Phone off? Hugh Jackman stops Broadway show for ringing

NEW YORK (Reuters) –
Theatergoers won't forget to turn their cell phones off again, after Australian actor Hugh Jackman stopped a Broadway show to ask one audience member to stop a phone from ringing.

"You want to get that?" Jackman said in character, after the ringing interrupted a tense moment in a preview performance of "A Steady Rain" last week. The show officially opens on Tuesday with Daniel Craig starring opposite Jackman.

"Grab your phone, it doesn't matter," said Jackman as the ringing continues.

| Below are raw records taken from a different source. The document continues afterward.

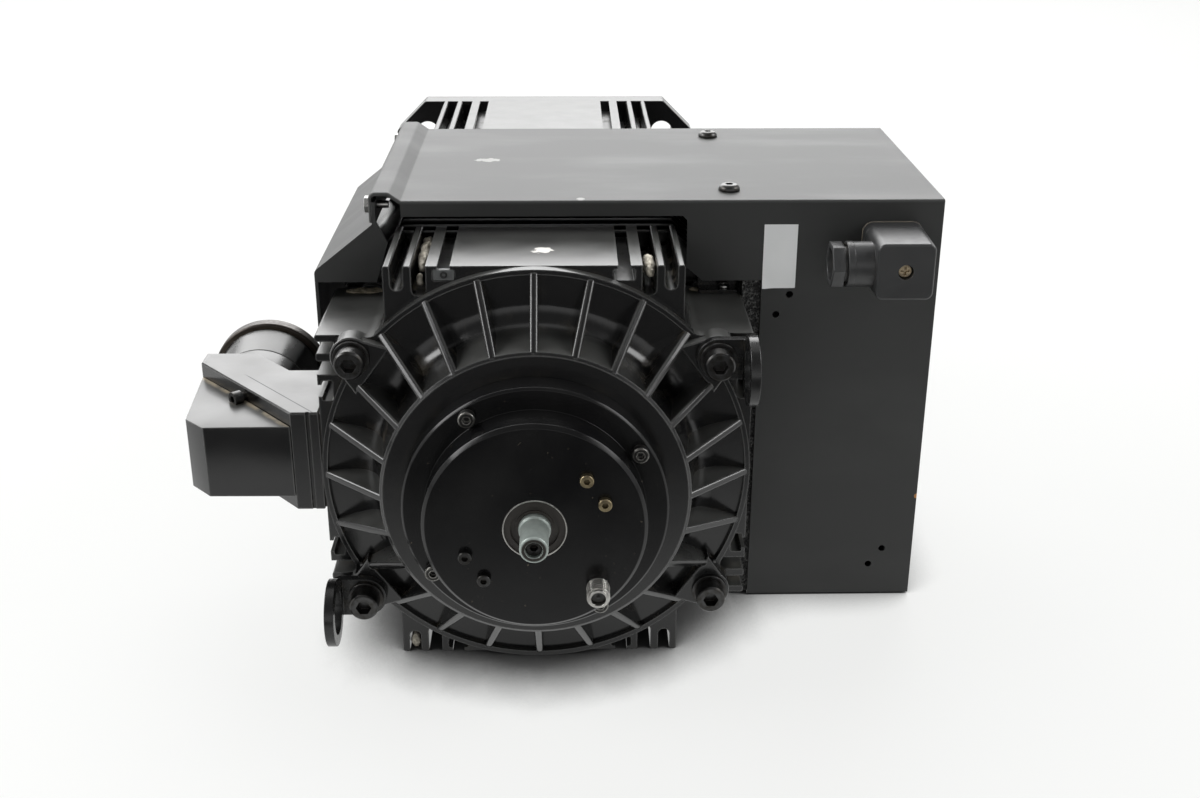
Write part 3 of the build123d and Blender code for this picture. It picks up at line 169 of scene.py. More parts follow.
def bumped(material, height, depth_mm, strength=1.0, under=None):
    """A bump whose full height is so many millimetres."""
    sockets = {"Height": height, "Distance": depth_mm * millimetre, "Strength": strength}
    if under:
        sockets["Normal"] = under
    return add_node(material, "Bump", sockets).outputs[0]


print("helpers ready")

# %% [markdown]
# ## Dirt, marks and worn edges
#
# Dust gathers where air stands still: in inner corners and on faces that look up. Paint chips where
# something knocks: on outer edges. Ambient occlusion finds the corners, and the Bevel node finds the edges,
# because its rounded normal leans away from the true one there. A single mark, such as a scuff on the lid, is
# a soft ball round one point, broken up by noise.


# %% Helpers for dirt and wear
def corners(material, reach_mm):
    """1 deep in an inner corner, 0 in the open."""
    node = add_node(material, "AmbientOcclusion", {"Distance": reach_mm * millimetre}, samples=6)
    return between(material, node.outputs["AO"], 0.75, 0.25)


def looks_up(material, low=0.2, high=0.9):
    """1 on faces that look up, 0 on the others."""
    normal = add_node(material, "NewGeometry").outputs["Normal"]
    height = add_node(material, "SeparateXYZ", {0: normal}).outputs["Z"]
    return between(material, height, low, high)


def worn_edges(material, width_mm):
    """1 along sharp outer edges that noise leaves bare."""
    rounded = add_node(material, "Bevel", {"Radius": width_mm * millimetre}, samples=4).outputs[0]
    true_normal = add_node(material, "NewGeometry").outputs["Normal"]
    lean = add_node(material, "VectorMath", {0: rounded, 1: true_normal}, operation="DOT_PRODUCT").outputs["Value"]
    edge = between(material, lean, 0.98, 0.85)
    return times(material, edge, between(material, noise(material, 6), 0.56, 0.62))


def mark(material, place, size, grain_mm=2.0):
    """A rough spot of that size in metres round one point."""
    shift = add_node(material, "VectorMath", {0: position(material), 1: place}, operation="SUBTRACT").outputs[0]
    scaled = add_node(material, "VectorMath", {0: shift, 1: size}, operation="DIVIDE").outputs[0]
    distance = add_node(material, "VectorMath", {0: scaled}, operation="LENGTH").outputs["Value"]
    ragged = add_node(material, "Math", {0: distance, 1: noise(material, grain_mm, 5)}, operation="ADD").outputs[0]
    return between(material, ragged, 1.12, 1.0)


print("dirt helpers ready")

# %% [markdown]
# ## Black enamel on castings
#
# The body, the end bell and the power connector are cast aluminium under thick gloss enamel. Enamel flows before
# it dries, so its surface is smooth but gently wavy, and grey dust stays in the corners where ribs meet the hub.
# Outer edges carry a painted pale highlight, and faces that look up are painted lighter: partly a dust film,
# partly a painted sheen.


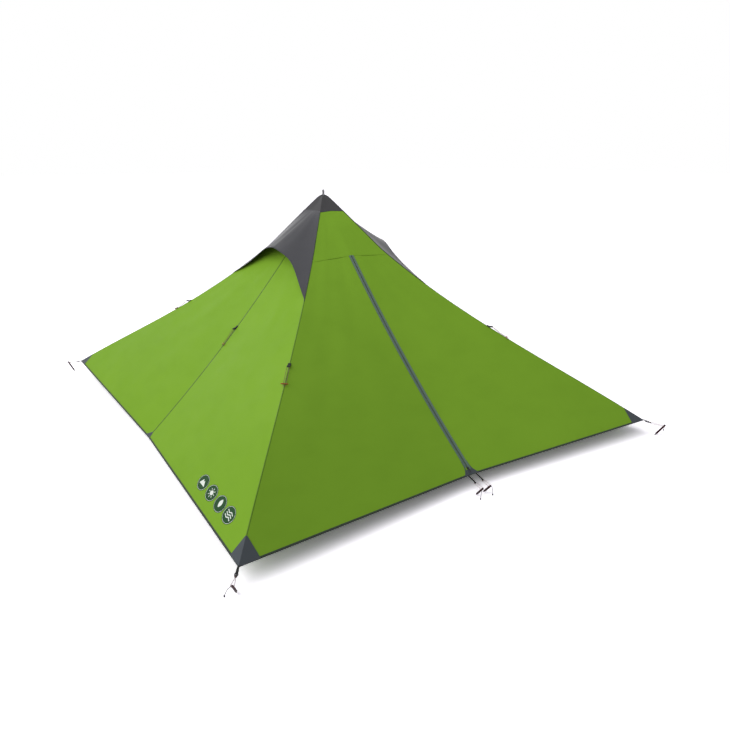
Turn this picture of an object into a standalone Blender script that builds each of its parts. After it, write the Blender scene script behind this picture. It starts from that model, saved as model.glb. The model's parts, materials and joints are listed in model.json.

"Come on, just turn it off ... we can wait. Just get the phone," Jackman continues to applause from the audience.

"Don't be embarrassed. Just grab it," he adds.

An amateur video of the incident was posted on video sharing website YouTube on Monday, and it seemed clear that the audience member did not want to reach for the phone at risk of being embarrassed. After several rings, it stopped.

"A Steady Rain," by playwright Keith Huff, is a drama about two Chicago policemen and their differing accounts of a few days that changed their lives with both Jackman and Craig adopting Chicago accents for their characters.

Early reviews of the play, which is scheduled to run until December 6, have praised the two actors, with a BBC review saying the pair had a "natural rapport and shared the spotlight," meeting all audience expectations.

Jackman, 40, best known as the superhero Wolverine in the "X-Men" movies, is returning to Broadway after his hit 2004 Tony-award winning role in the musical "The Boy from Oz."

Jackman and 41-year-old Craig are among a list of high profile film stars appearing on Broadway this year, which includes Geoffrey Rush, Catherine Zeta Jones, Sienna Miller, and Jude Law.